There’d be some extra trickiness in that under these definitions, the parameters are technically real numbers and thus have infinity bits of storage capacity, though in real life they’re of course actually finite precision floating point numbers.
Yeah, a lot of the stuff about ARNNs having superturing computing capacity rely on the Analog part of the (A)RNN and the weights being therefore real valued. RNNs with rational weights are strictly turing complete I think. (cf. this article)
Assuming that the bits to parameters encoding can be relaxed, there’s some literature about redundant computations in neural networks.
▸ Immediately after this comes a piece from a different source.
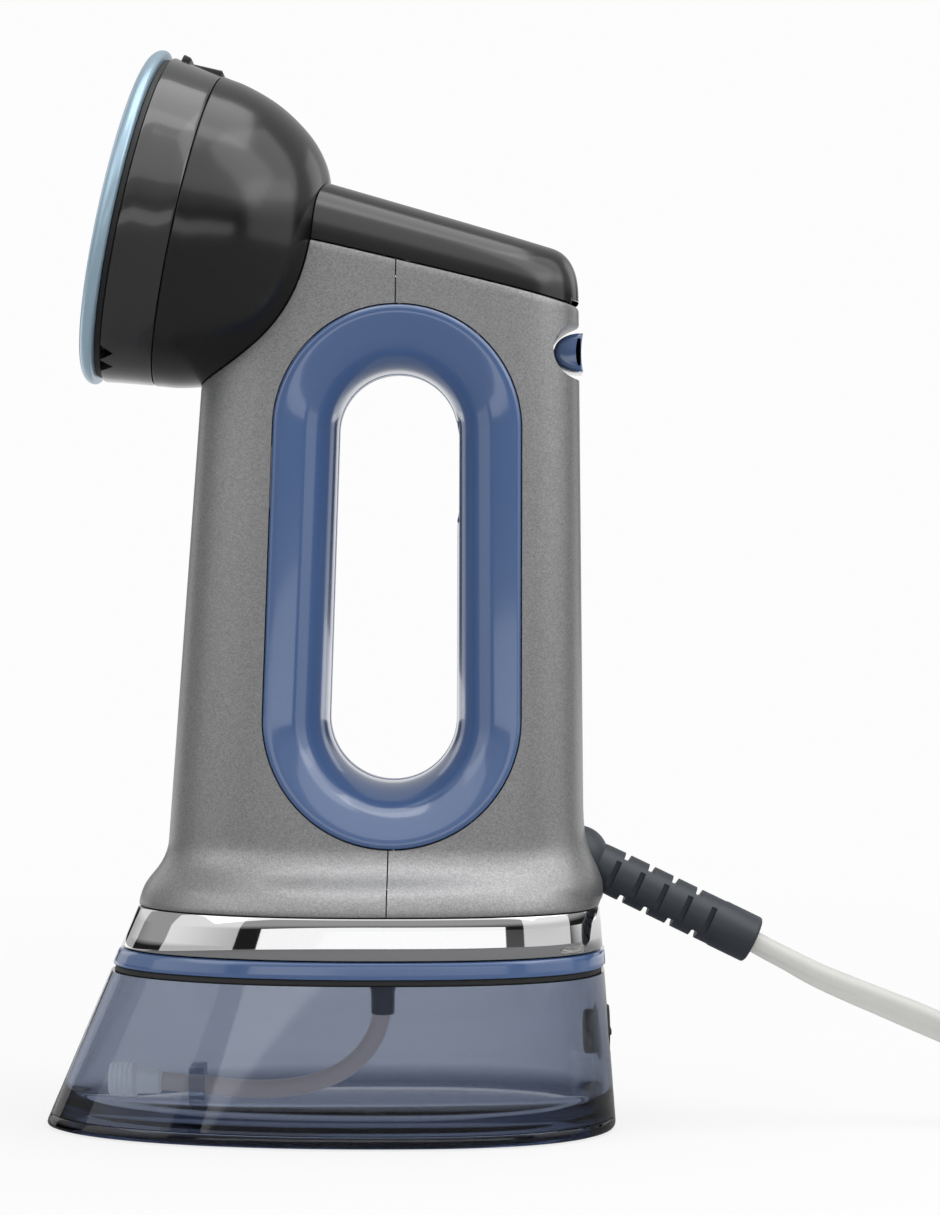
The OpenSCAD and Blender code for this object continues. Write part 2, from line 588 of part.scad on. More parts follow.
// ================= tank =================
lid_t = 2.2;
gasket_h = 1.6;
shell_top = tank_h - gasket_h;
latch_x = rear_x(band_z0) - 9;
latch_w = 15;
latch_travel = 2;
fill_z = 24;          // height of the fill plug
module tank_collar() color("#5f78a8") difference() {
    base_ring(tank_h, band_z0 - 0.3, -0.3, 2.6);
    latch_opening();
}
module tank_lid() color("#39465a") difference() {
    skin([base_plan(tank_h, 2.6), base_plan(tank_h + lid_t, 2.6)]);
    translate([port_x, 0, tank_h - 1]) cylinder(h = 6, r = port_r + 2.4 + fit);
    latch_opening();
}
module tank_gasket() color("#101113") base_ring(shell_top + eps, tank_h - eps, 0.9, 3);
module tank_solid() skin([base_plan(foot_plate, 0), base_plan(shell_top, 0)]);
module tank_space() skin([base_plan(foot_plate - 1, tank_wall), base_plan(shell_top + 1, tank_wall)]);
module tank_shell() color("#6b768866") difference() {
    tank_solid();
    tank_space();
    fill_bore(fill_r + run_gap);
}
module tank_foot() color("#23272e") difference() {
    skin([base_plan(0, foot_round), base_plan(foot_round * 0.3, foot_round * 0.3),
        base_plan(foot_round, 0), base_plan(foot_plate - fit / 2, 0)]);
    translate([0, 0, -eps]) skin([base_plan(0, 7), base_plan(1, 8)]);
}
module outlet_fitting() color("#1f2b3b") translate([port_x, 0, tank_h]) difference() {
    union() {
        translate([0, 0, -2.6]) cylinder(h = 2.6 - fit, r = 7.8);
        translate([0, 0, -10]) cylinder(h = 8, r = 3);
        translate([0, 0, -2.6]) cylinder(h = 2.6 + 2, r = port_r + 2.4);
    }
    translate([0, 0, -1.8]) cylinder(h = 8, r = port_r + 1.8);
    translate([0, 0, -10 - eps]) cylinder(h = 10, r = 1.5);
}
hose_r = 2.4;
hose_end_z = 11;
hose_rise = (tank_h - 10.4 - hose_end_z) / (31.6 - hose_end_z);
hose_points = [[13.6, 0, 31.6], [13, 0, 27], [11.4, 0, 22.5], [8.6, 0, 18.3], [4.6, 0, 14.6],
    [-0.6, 0, 11.8], [-7, 0, 9.8], [-15, 0, 8.9], [-24, 0, 9], [-32, 0, 9.8], [-40, 0, 10.6],
    [-44, 0, 11]];
hose_route = [for (p = hose_points)
    [p[0], p[1], hose_end_z + (p[2] - hose_end_z) * (p[2] > hose_end_z ? hose_rise : 1)]];
module pickup_hose() color("#a99f98") tube(hose_route, hose_r, hose_r, 10);
module hose_filter() color("#e4e6ea") translate([-44.2, 0, 11]) rotate([0, -90, 0]) {
    cylinder(h = 6.6, r = 3.4);
    translate([0, 0, 6.6 - eps]) cylinder(h = 6.4, r = 5);
}
module hose_clip() color("#8b96a8") translate([-34.6, 0, foot_plate + fit]) difference() {
    translate([-2, -5, 0]) cube([4, 10, 11.5]);
    translate([0, 0, 6.2]) rotate([0, 90, 0]) cylinder(h = 10, r = hose_r + 0.35, center = true);
    translate([-3, -1.8, 6]) cube([6, 3.6, 8]);
}

// ---- latch at the back of the collar ----
module latch_opening() translate([latch_x - 4, -latch_w / 2 - run_gap, tank_h - eps])
    cube([30, latch_w + 2 * run_gap, collar_h]);
module latch_pocket() translate([latch_x - 0.2 - latch_travel, -5.2, band_z0 - 1])
    cube([4.2 + latch_travel, 10.4, 5]);
module tank_latch() color("#5f78a8") {
    intersection() {
        translate([latch_x + 4, -latch_w / 2, tank_h + run_gap]) cube([20, latch_w, collar_h - 1.1]);
        difference() {
            skin([base_plan(tank_h, -0.5), base_plan(band_z0, -0.5)]);
            skin([base_plan(tank_h - 1, 3), base_plan(band_z0 + 1, 3)]);
        }
    }
    translate([latch_x + 0.4, -3.4, tank_h + run_gap]) cube([6.6, 6.8, 3]);
    translate([latch_x + 0.4, -3.4, tank_h + run_gap + 3 - eps]) cube([1.8, 6.8, 2.6]);
}
module latch_spring() color("#c9cacb") translate([latch_x - 2.2 - 1.6, 0, tank_h + 2])
    rotate([0, 90, 0]) spring_sleeve(1.6, 1.4, 0.4);

// ---- rubber plug in the fill hole of the tank's back wall ----
module fill_bore(r) translate([rear_x(fill_z) - 12, 0, fill_z]) rotate([0, 90, 0])
    cylinder(h = 20, r = r);
module fill_plug() color("#2c3038") {
    intersection() {
        fill_bore(fill_r);
        difference() {
            tank_solid();
            tank_space();
        }
    }
    translate([rear_x(fill_z) - tank_wall - 4, 0, fill_z]) rotate([0, 90, 0])
        cylinder(h = 5, r = fill_r - 1.2);
}

// ================= cord =================
module along_boot(s) translate([ball_x, 0, ball_z]) rotate([0, 90 + lead_pitch, 0])
    translate([0, 0, s]) children();
slot_pitch = 6.9;
module cord_boot() color("#333b45") {
    difference() {
        union() {
            translate([ball_x, 0, ball_z]) sphere(ball_r);
            along_boot(boot_start) cylinder(h = boot_end - boot_start - 10, r = boot_r - 0.2);
            along_boot(boot_end - 10.5) cylinder(h = 10.5, r = boot_r);
        }
        for (k = [0 : 3], side = [-1, 1])
            along_boot(ball_r + 4 + slot_pitch * k + (side > 0 ? 3 : 0))
                translate([side * (boot_r + 1), 0, 0]) cube([6, 14, 1.7], center = true);
        translate([0, 0, 0]) along_boot(-ball_r) cylinder(h = 2 * ball_r, r = 2.2);
    }
}
module cord_lead() color("#c8c9c3") tube(lead_route, cord_w / 2, cord_t / 2, 10);
module cord_coil() color("#c8c9c3") translate([coil_x, 0, 0]) rotate_extrude()
    translate([coil_r, coil_h / 2]) offset(r = 4) square([coil_w - 8, coil_h - 8], center = true);
module coil_tie() color("#1c1d20") translate([coil_x, -coil_r, coil_h / 2]) difference() {
    cube([9, coil_w + 3.4, coil_h + 0], center = true);
    cube([12, coil_w + 0.6, coil_h - 2.6], center = true);
}
module cord_tail() color("#c8c9c3") tube(tail_route, cord_w / 2, cord_t / 2, 10);
module on_plug() translate([plug_x, plug_y, plug_z]) rotate([0, 0, plug_turn]) children();
module plug_body() color("#c4c5bf") on_plug() difference() {
    rotate([0, 90, 0]) hull() {
        cylinder(h = 1, r = 4.6, $fn = 32);
        translate([0, 0, 12]) cylinder(h = 1, r = 6, $fn = 32);
        for (y = [-1, 1]) translate([0, y * 6, plug_len - 14]) cylinder(h = 14, r = plug_r - 0.1, $fn = 32);
    }
    for (y = [-1, 1]) translate([plug_len - 8, y * blade_gap / 2, 0])
        cube([20, blade_t + 0.2, blade_w + 0.2], center = true);
}
module plug_blades() color("#c9b06a") on_plug() for (y = [-1, 1])
    translate([plug_len - 6, y * blade_gap / 2 - blade_t / 2, -blade_w / 2])
        cube([blade_len + 6, blade_t, blade_w]);

soleplate();
soleplate_gasket();
front_ring();
attachment_catch();
head_bowl();
heater_block();
steam_chamber_cover();
heating_element();
thermostat();
thermal_fuse();
heater_screws();
top_cover();
control_strip();
power_button();
indicator_lens();
front_shell();
rear_shell();
shell_screws();
left_bezel();
right_bezel();
handle_liner();
trigger();
trigger_spring();
trigger_switch();
thumb_lever();
thumb_switch();
circuit_board();
pump();
pump_mounts();
suction_tube();
water_tube();
base_frame();
chrome_band();
water_port();
port_seal();
cord_clamp();
clamp_screws();
tank_collar();
tank_lid();
tank_gasket();
tank_shell();
tank_foot();
outlet_fitting();
pickup_hose();
hose_filter();
hose_clip();
tank_latch();
latch_spring();
fill_plug();
cord_boot();
cord_lead();
cord_coil();
coil_tie();
cord_tail();
plug_body();
plug_blades();
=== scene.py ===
# %% [markdown]
# # A hand-held garment steamer
# A steam head on an upright silver body, a long finger hole with a blue rim, and a smoked water
# tank that is also the foot. Each step says what a piece is, how it could be made in Blender, and
# why it is made this way here. Sizes are written in millimetres, as a maker reads them, and turned
# into metres in one place.

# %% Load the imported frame
import json
import math

import bmesh
import bpy
from mathutils import Matrix, Vector


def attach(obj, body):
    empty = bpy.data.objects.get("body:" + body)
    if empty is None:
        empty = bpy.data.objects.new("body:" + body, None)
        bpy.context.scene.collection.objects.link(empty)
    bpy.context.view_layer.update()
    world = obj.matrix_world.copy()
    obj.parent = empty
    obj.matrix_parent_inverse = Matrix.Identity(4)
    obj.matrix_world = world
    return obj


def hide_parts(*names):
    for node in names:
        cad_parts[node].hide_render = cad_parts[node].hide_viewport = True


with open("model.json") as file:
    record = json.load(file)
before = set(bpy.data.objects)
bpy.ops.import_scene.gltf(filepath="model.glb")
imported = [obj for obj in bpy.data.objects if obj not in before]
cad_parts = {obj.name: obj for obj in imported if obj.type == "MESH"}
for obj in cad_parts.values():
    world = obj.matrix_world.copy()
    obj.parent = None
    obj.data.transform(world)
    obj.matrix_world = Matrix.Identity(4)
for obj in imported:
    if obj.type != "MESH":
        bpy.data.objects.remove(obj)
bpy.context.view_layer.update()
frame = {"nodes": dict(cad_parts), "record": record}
nodes = frame["nodes"]
scene = bpy.context.scene
MM = 0.001

# %% [markdown]
# ## Camera
# The steamer is looked at square from its side, from 0.8 m, a little above the middle of its
# height. A long lens keeps the upright body upright; a shorter one would swell the tank.

# %% The camera
camera = bpy.data.objects.new("camera", bpy.data.cameras.new("camera"))
scene.collection.objects.link(camera)
camera.location = (0.0364, -0.800, 0.1348)
camera.rotation_euler = (math.radians(90), 0, 0)
camera.data.lens = 90.5
scene.camera = camera
print("camera at", tuple(round(c, 3) for c in camera.location))

# %% [markdown]
# ## Shared helpers
# Nearly every piece here is a skin over rings of points: outlines stacked up the body, arches
# along the cover, circles round the head's axis. Curves with a bevel could do some of it, but
# rings let each piece repeat the exact outline of its neighbour, so the gaps stay even.


# %% Turn points into pieces
def add_piece(name, mesh):
    piece = bpy.data.objects.new(name, mesh)
    scene.collection.objects.link(piece)
    return piece


def make_mesh(name, points, faces):
    """A piece of points in millimetres, with every face turned outward."""
    mesh = bpy.data.meshes.new(name)
    mesh.from_pydata([[c * MM for c in p] for p in points], [], faces)
    tool = bmesh.new()
    tool.from_mesh(mesh)
    bmesh.ops.recalc_face_normals(tool, faces=tool.faces)
    if tool.calc_volume(signed=True) < 0:
        bmesh.ops.reverse_faces(tool, faces=tool.faces)
    tool.to_mesh(mesh)
    tool.free()
    return add_piece(name, mesh)


def skin(name, rings, loop=False, caps=True):
    """A closed skin over rings of equal point count; loop joins the last ring to the first."""
    count, n = len(rings), len(rings[0])
    points = [p for ring in rings for p in ring]
    faces = []
    for j in range(count if loop else count - 1):
        low, high = j * n, (j + 1) % count * n
        faces += [(low + i, low + (i + 1) % n, high + (i + 1) % n, high + i) for i in range(n)]
    if caps and not loop:
        faces += [list(range(n)), [(count - 1) * n + i for i in range(n)]]
    return make_mesh(name, points, faces)


def spin(name, profile, place=Matrix(), segments=128, closed=False):
    """Turns a profile of (radius, height) round the Z axis of place; closed makes a ring."""
    points, rows, faces = [], [], []
    for radius, height in profile:
        row = [len(points)] if radius < 1e-6 else list(range(len(points), len(points) + segments))
        for i in range(len(row)):
            turn = 2 * math.pi * i / segments
            across = (radius * math.cos(turn), radius * math.sin(turn))
            points.append(place @ Vector((*across, height)))
        rows.append(row)
    for a, b in zip(rows, rows[1:] + (rows[:1] if closed else [])):
        for i in range(segments):
            k = (i + 1) % segments
            corners = [a[i % len(a)], a[k % len(a)], b[k % len(b)], b[i % len(b)]]
            face = list(dict.fromkeys(corners))
            if len(face) > 2:
                faces.append(face)
    return make_mesh(name, points, faces)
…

If the feature vectors in a weight matrix aren’t linearly independent, for example, the same computation can be “spread” over many linearly dependent features, with the result that there are no free parameters but the total amount of computational work is the same.
Otherwise, I don’t think it’ll be easy find a way for the remaining parameters to be fully free to vary, since it is a densely connected network. It might be interesting for you to look into the lottery ticket hypothesis literature, though even there I don’t think the remaining non-ticket weights can be set to any value.
There’s a few other cases like this where we know how various specific forms of simplicity in the computation map onto freedom in the parameters. But those are not enough in this case. We need more freedom than that.